Determination and guts, however, were not enough. The Germans had a large force in well dug-in positions waiting for us. They had self-propelled guns firing into the trees from every direction and dense concentrations of mortar and artillery fire. If the shells didn't land in a particular patch of ground, that area was certain to be covered with impassable mine fields. Our first attempt to break through failed.
Those of us up on the hill overlooking La Houssiere tightened our belts and tried to carry on. We talked of countless things. "But food was our chief topic," said a Dog Company machine gunner. "We concocted in our minds fabulous dishes of T-Bone steaks, fried eggs and nice crisp bacon. Our wives' and mothers' favorite recipes were argued over. Once we spent a whole morning just talking about milk shakes ... thick and malty ones with double portions of ice cream." For five days those of us in the 1st Battalion starved. We tried to find food in the forest and to trap birds, but had very little luck. The shelling increased. Casualties mounted. Simple services were held for the dead and their graves jotted down for the GRO.*
Few of us talked about the casualties. We kept our thoughts to ourselves, wondering who would be next.

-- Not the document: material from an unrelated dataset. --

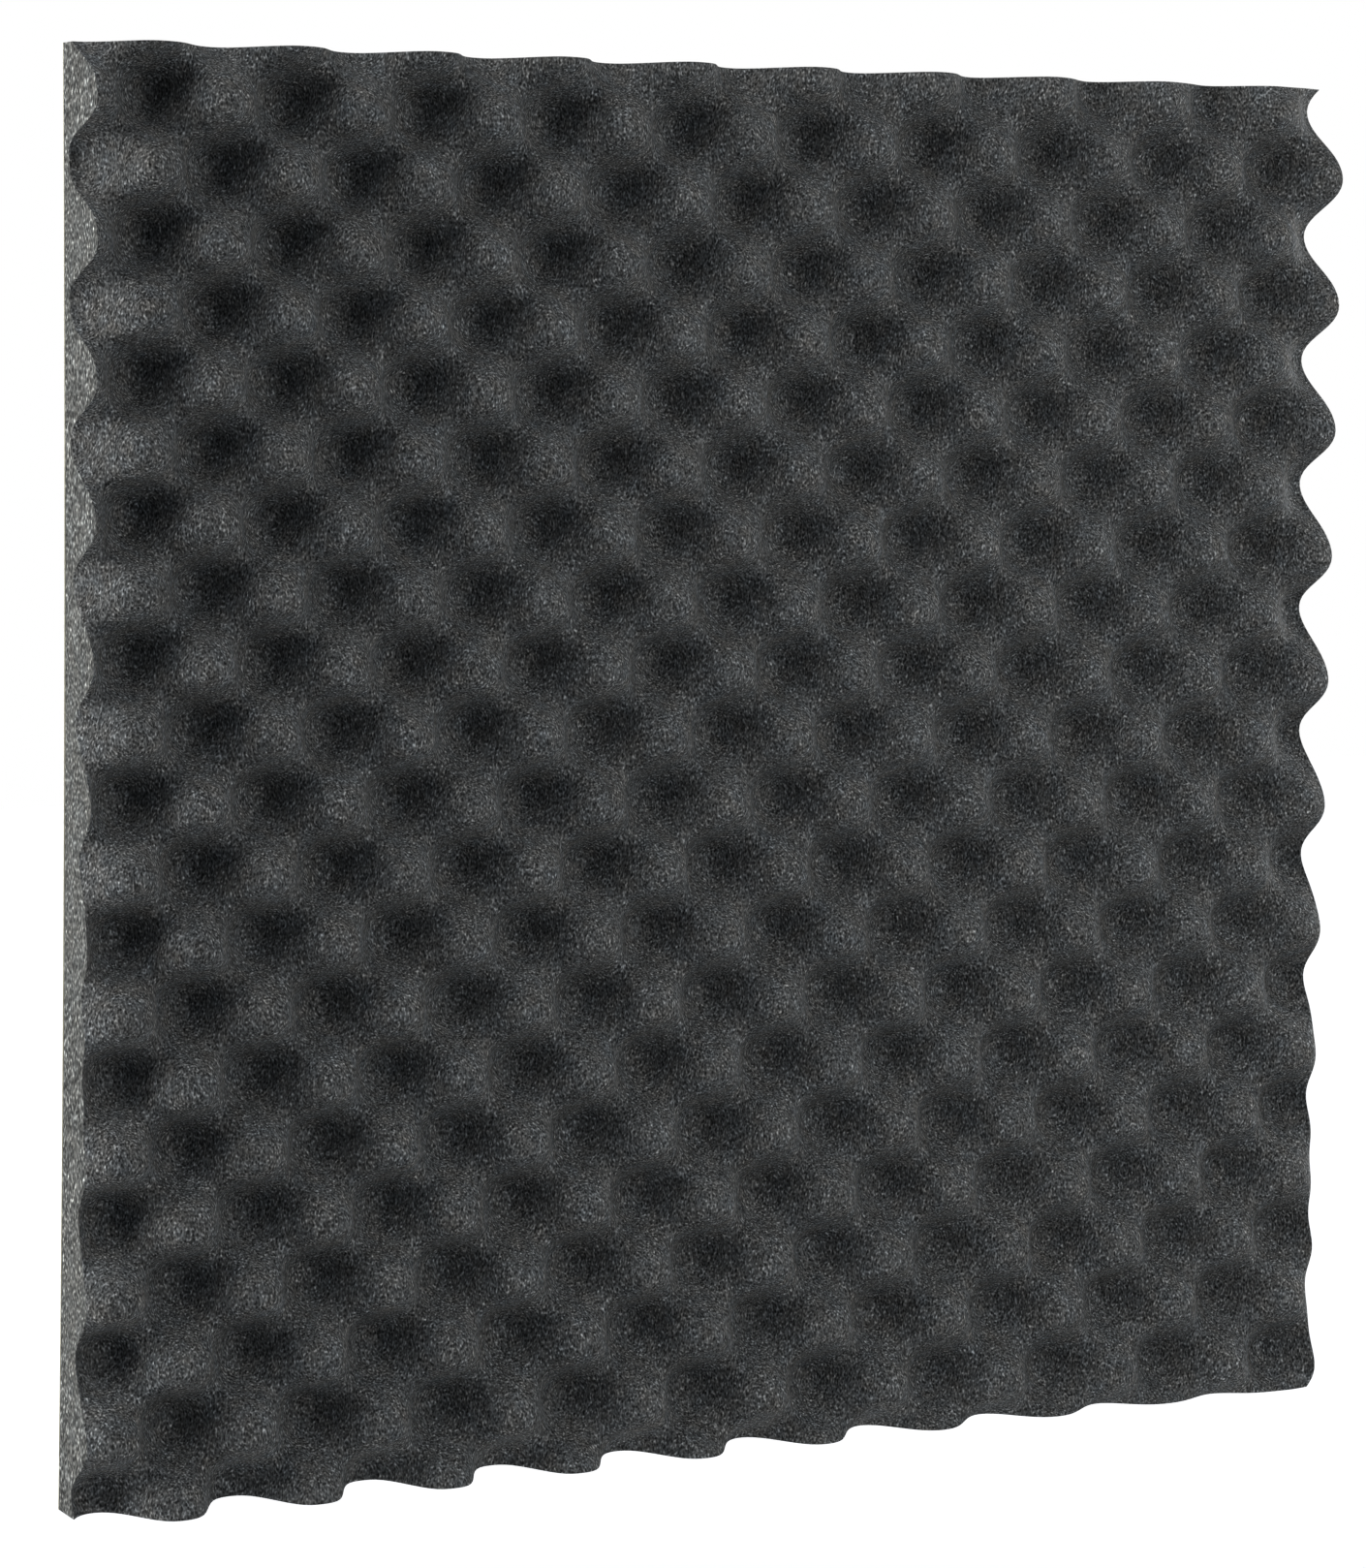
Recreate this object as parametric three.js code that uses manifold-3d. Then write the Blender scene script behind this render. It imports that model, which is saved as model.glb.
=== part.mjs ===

Over the radio coded messages continued to be sent, requests for medical supplies, rations, water and ammunition. Finally the artillery attempted to shoot supply filled shells to us. Their first efforts failed miserably. Then planes of the XII TAC were called upon. "To signal the planes we collected everything white we could find," explained a 1st Battalion wireman. "Linings from parkas and maps and even underwear were all stretched out in a long white strip. We bent the trunks of young trees and tied smoke grenades to them. Then when the planes came over we released the tree trunks and pulled the grenade pins, hoping that the smoke could be seen from above." The first air drops missed and the Germans enjoyed supplies intended for those of us on the hill. "We were just praying," remarked a Charlie Company Squad Leader. Finally on the afternoon of the fifth day the pilots and the artillerymen began to find their targets, and food, ammunition, medical supplies and radio batteries descended on us. The radio acknowledged their arrival. "Everything hitting on target ... tell the Artillery and Air Corps boys we love 'em!"